Dataset excerpt
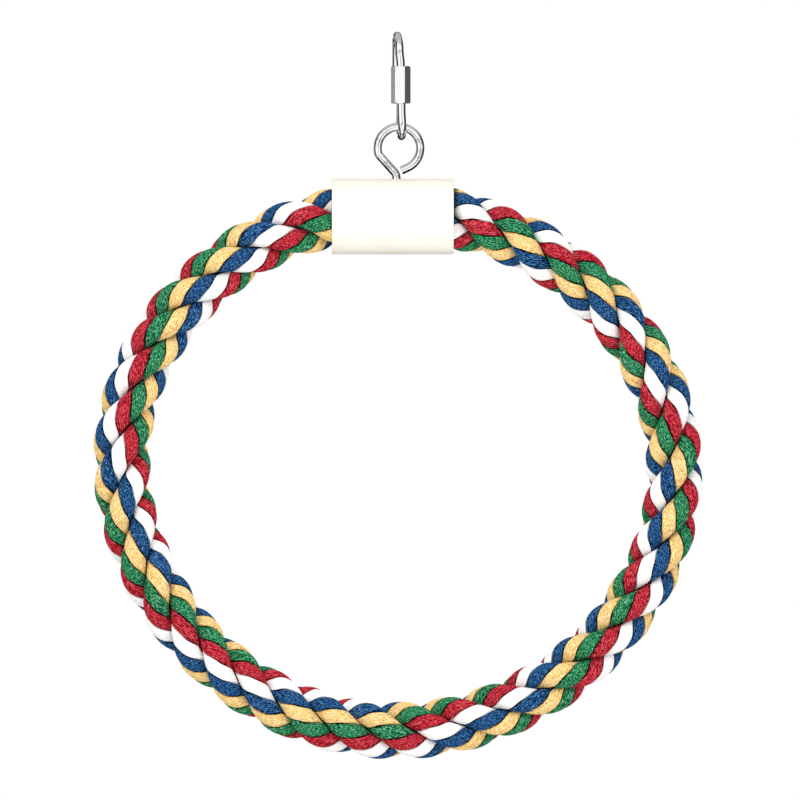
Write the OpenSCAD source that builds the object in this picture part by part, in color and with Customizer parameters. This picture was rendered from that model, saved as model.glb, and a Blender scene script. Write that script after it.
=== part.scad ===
// Rope hoop swing for a cage bird: a three-strand cotton rope laid round a steel wire,
// its ends joined in a plastic sleeve that hangs by a screw eye and a quick link.
// Origin at the inside of the quick link's top bend, where the swing is hung.
// X to the right, Y to the back, Z up. The hoop lies in the XZ plane.

/* [Quick link] */
// Diameter of the link's wire
link_wire_d = 2.9; // [2:0.1:4]
// Clear height inside the link
link_inner_h = 30.5; // [26:0.1:38]
// Distance between the centrelines of the link's two arms
link_arm_gap = 9.1; // [8:0.1:12]
// Opening between the two ends of the front arm
gate_gap = 4; // [3.5:0.1:5]
// How far the lower stub reaches up into the closed nut
stub_hold = 1.6; // [1:0.1:3]
// Lean of the link to the left, in degrees
link_lean = 2.5; // [0:0.5:4]
// Turn of the link about its length, in degrees
link_yaw = 4; // [0:1:8]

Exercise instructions
Reproduce the material above exactly; please quote every line of it.

Response to this task
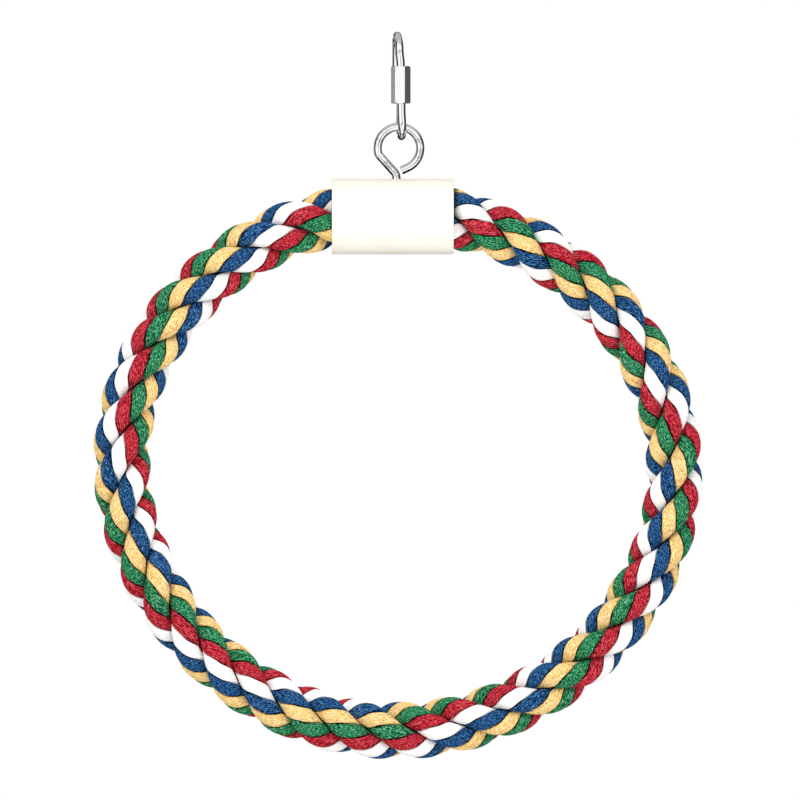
Write the OpenSCAD source that builds the object in this picture part by part, in color and with Customizer parameters. This picture was rendered from that model, saved as model.glb, and a Blender scene script. Write that script after it.
=== part.scad ===
// Rope hoop swing for a cage bird: a three-strand cotton rope laid round a steel wire,
// its ends joined in a plastic sleeve that hangs by a screw eye and a quick link.
// Origin at the inside of the quick link's top bend, where the swing is hung.
// X to the right, Y to the back, Z up. The hoop lies in the XZ plane.

/* [Quick link] */
// Diameter of the link's wire
link_wire_d = 2.9; // [2:0.1:4]
// Clear height inside the link
link_inner_h = 30.5; // [26:0.1:38]
// Distance between the centrelines of the link's two arms
link_arm_gap = 9.1; // [8:0.1:12]
// Opening between the two ends of the front arm
gate_gap = 4; // [3.5:0.1:5]
// How far the lower stub reaches up into the closed nut
stub_hold = 1.6; // [1:0.1:3]
// Lean of the link to the left, in degrees
link_lean = 2.5; // [0:0.5:4]
// Turn of the link about its length, in degrees
link_yaw = 4; // [0:1:8]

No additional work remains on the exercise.